▶ _TASK STATEMENT_:
Copy the full set of lines exactly as given.

▶ _SUPPLIED DATA_:
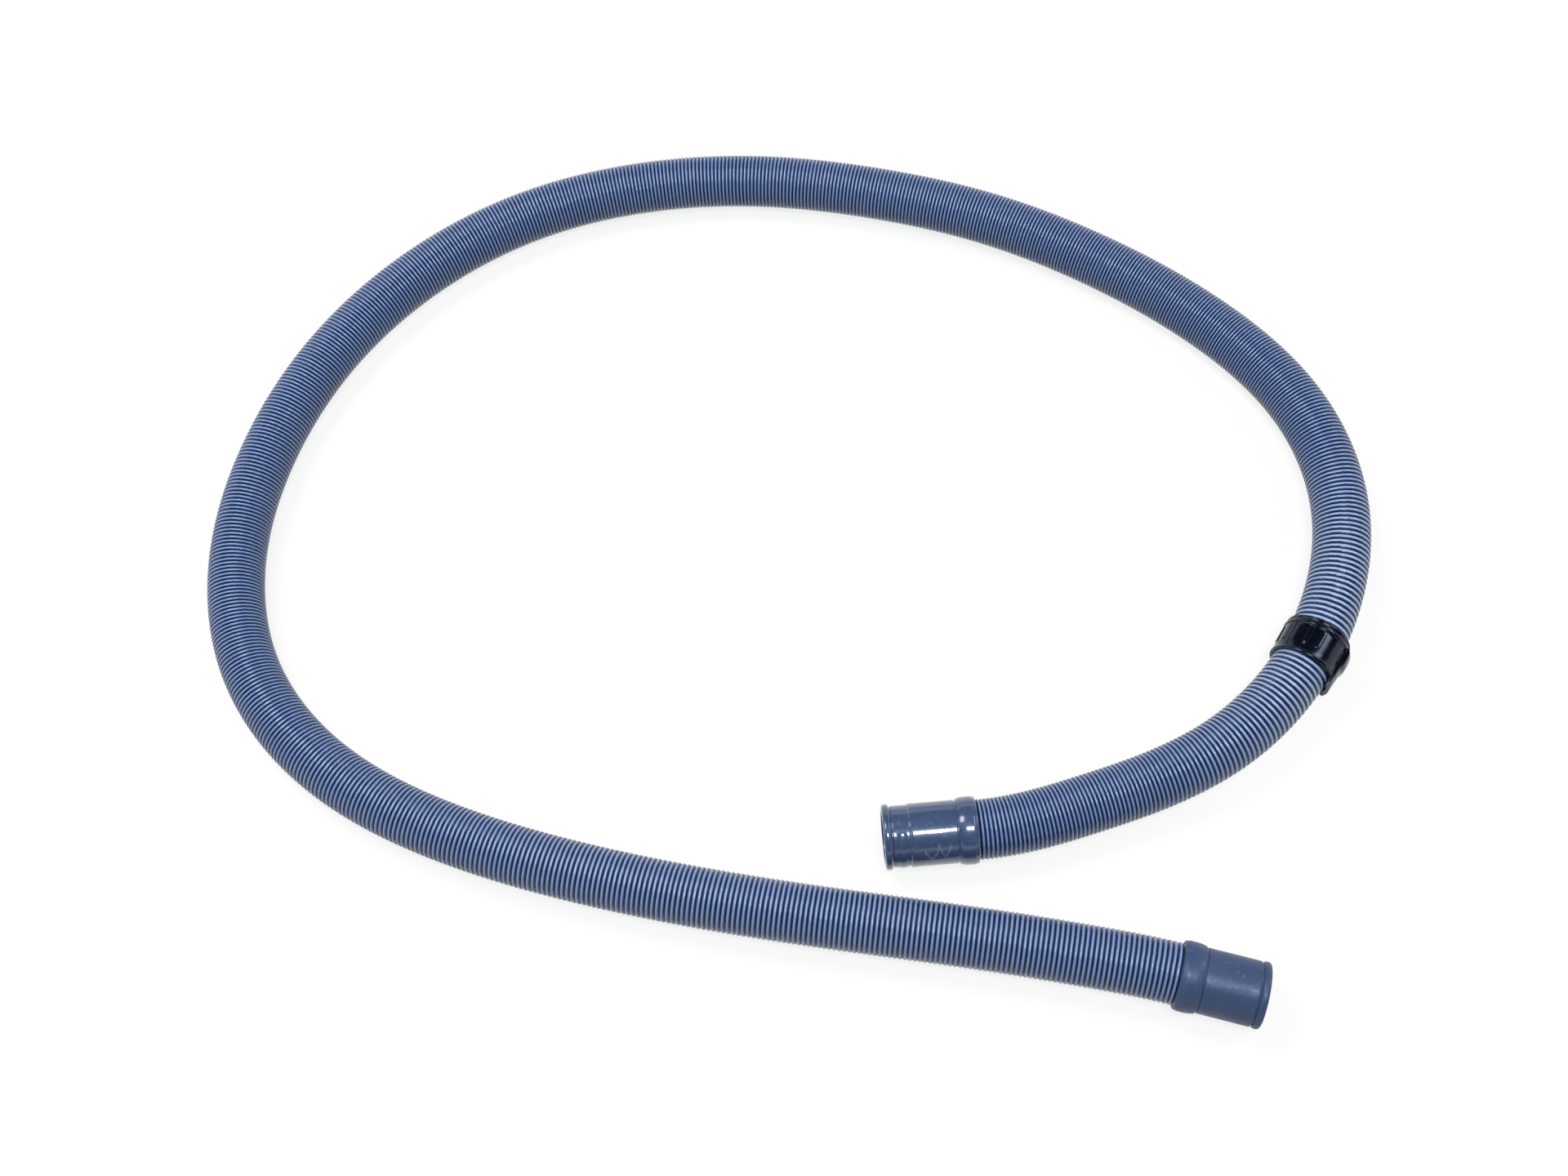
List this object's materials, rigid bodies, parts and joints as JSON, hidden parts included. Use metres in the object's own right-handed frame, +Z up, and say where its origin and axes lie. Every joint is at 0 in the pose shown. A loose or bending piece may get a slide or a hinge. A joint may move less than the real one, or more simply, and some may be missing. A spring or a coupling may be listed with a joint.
{
  "type": "dishwasher drain hose",
  "caption": "Corrugated plastic drain hose laid in an open loop, with a push-on rubber cuff on each end and a black clip band round it.",
  "frame": {"origin": "on the floor under the middle of the loop's bounding box", "axes": "+X to the right along the loop's longest side, +Y away from the two ends, +Z up"},
  "size_m": [0.5175, 0.4512, 0.0294],
  "materials": {
    "hose_plastic": "blue grey blown polypropylene, satin gloss, with dark grooves between the corrugations",
    "cuff_rubber": "dark blue grey moulded rubber, satin",
    "clip_plastic": "black moulded plastic, glossy"
  },
  "bodies": {
    "root": {"drain_hose": "hose_plastic", "cuff_with_band": "cuff_rubber", "cuff_plain": "cuff_rubber", "hose_clip": "clip_plastic"}
  },
  "joints": []
}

▶ _ANSWER TO THE EXERCISE_:
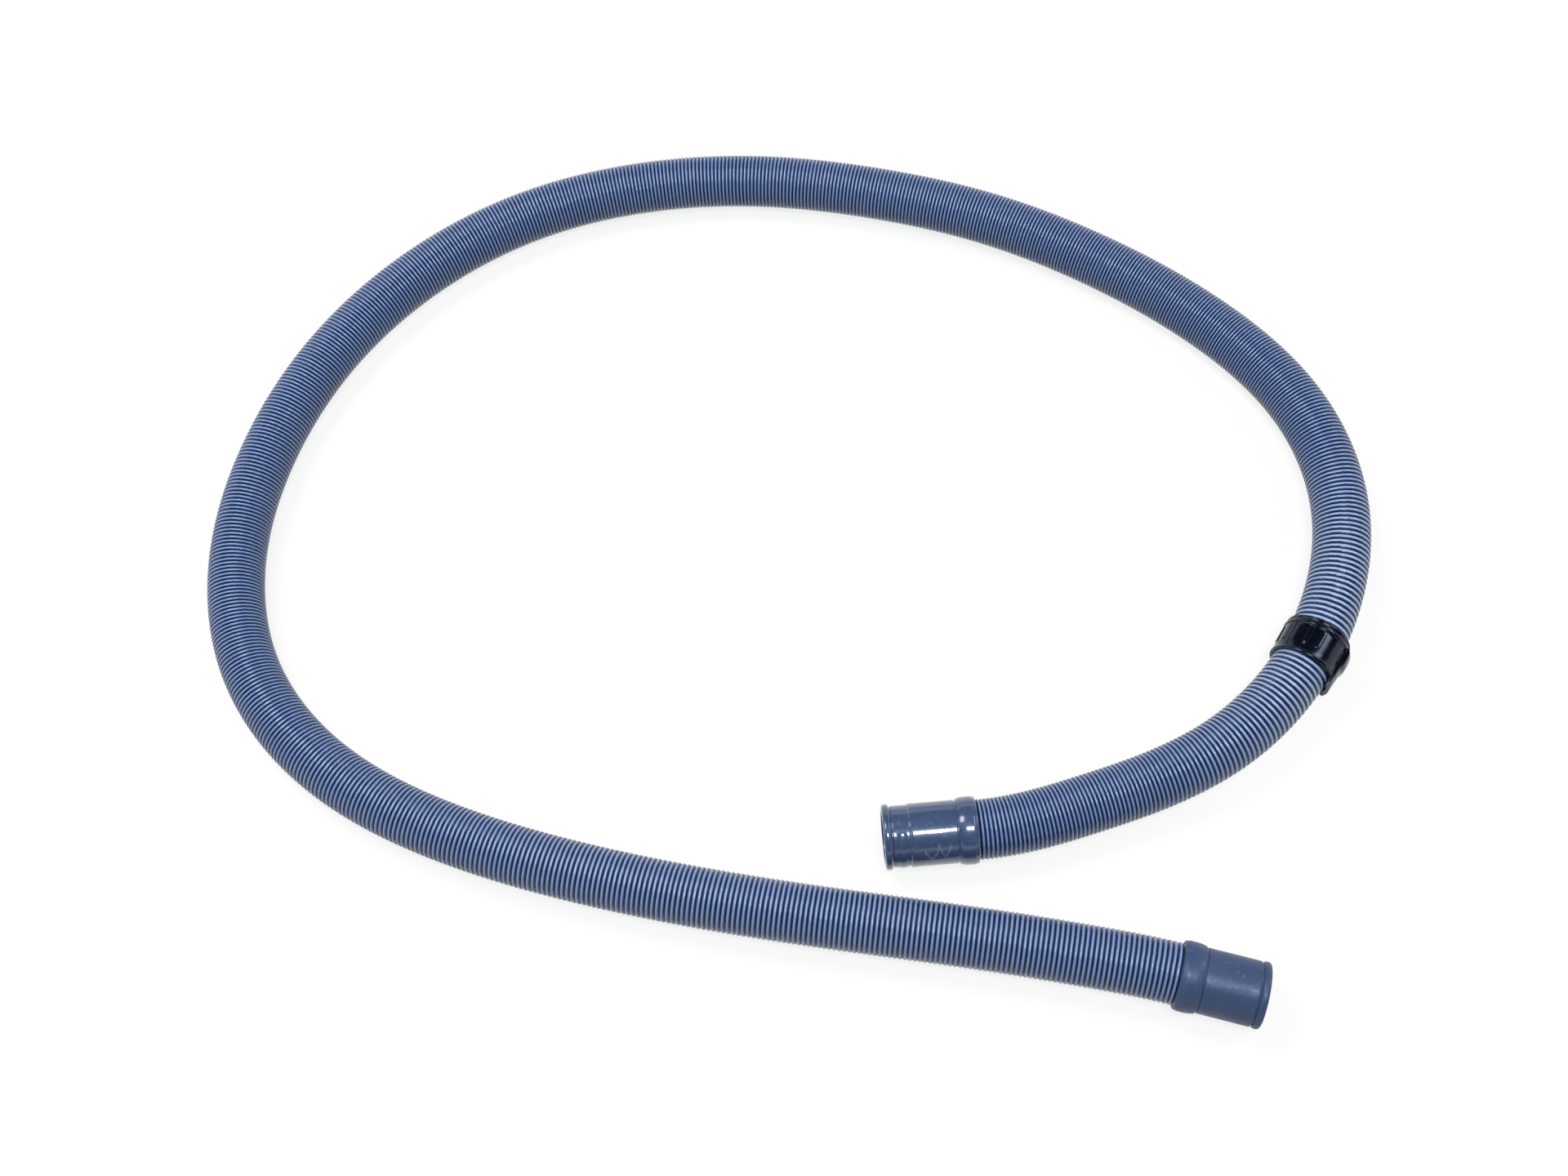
List this object's materials, rigid bodies, parts and joints as JSON, hidden parts included. Use metres in the object's own right-handed frame, +Z up, and say where its origin and axes lie. Every joint is at 0 in the pose shown. A loose or bending piece may get a slide or a hinge. A joint may move less than the real one, or more simply, and some may be missing. A spring or a coupling may be listed with a joint.
{
  "type": "dishwasher drain hose",
  "caption": "Corrugated plastic drain hose laid in an open loop, with a push-on rubber cuff on each end and a black clip band round it.",
  "frame": {"origin": "on the floor under the middle of the loop's bounding box", "axes": "+X to the right along the loop's longest side, +Y away from the two ends, +Z up"},
  "size_m": [0.5175, 0.4512, 0.0294],
  "materials": {
    "hose_plastic": "blue grey blown polypropylene, satin gloss, with dark grooves between the corrugations",
    "cuff_rubber": "dark blue grey moulded rubber, satin",
    "clip_plastic": "black moulded plastic, glossy"
  },
  "bodies": {
    "root": {"drain_hose": "hose_plastic", "cuff_with_band": "cuff_rubber", "cuff_plain": "cuff_rubber", "hose_clip": "clip_plastic"}
  },
  "joints": []
}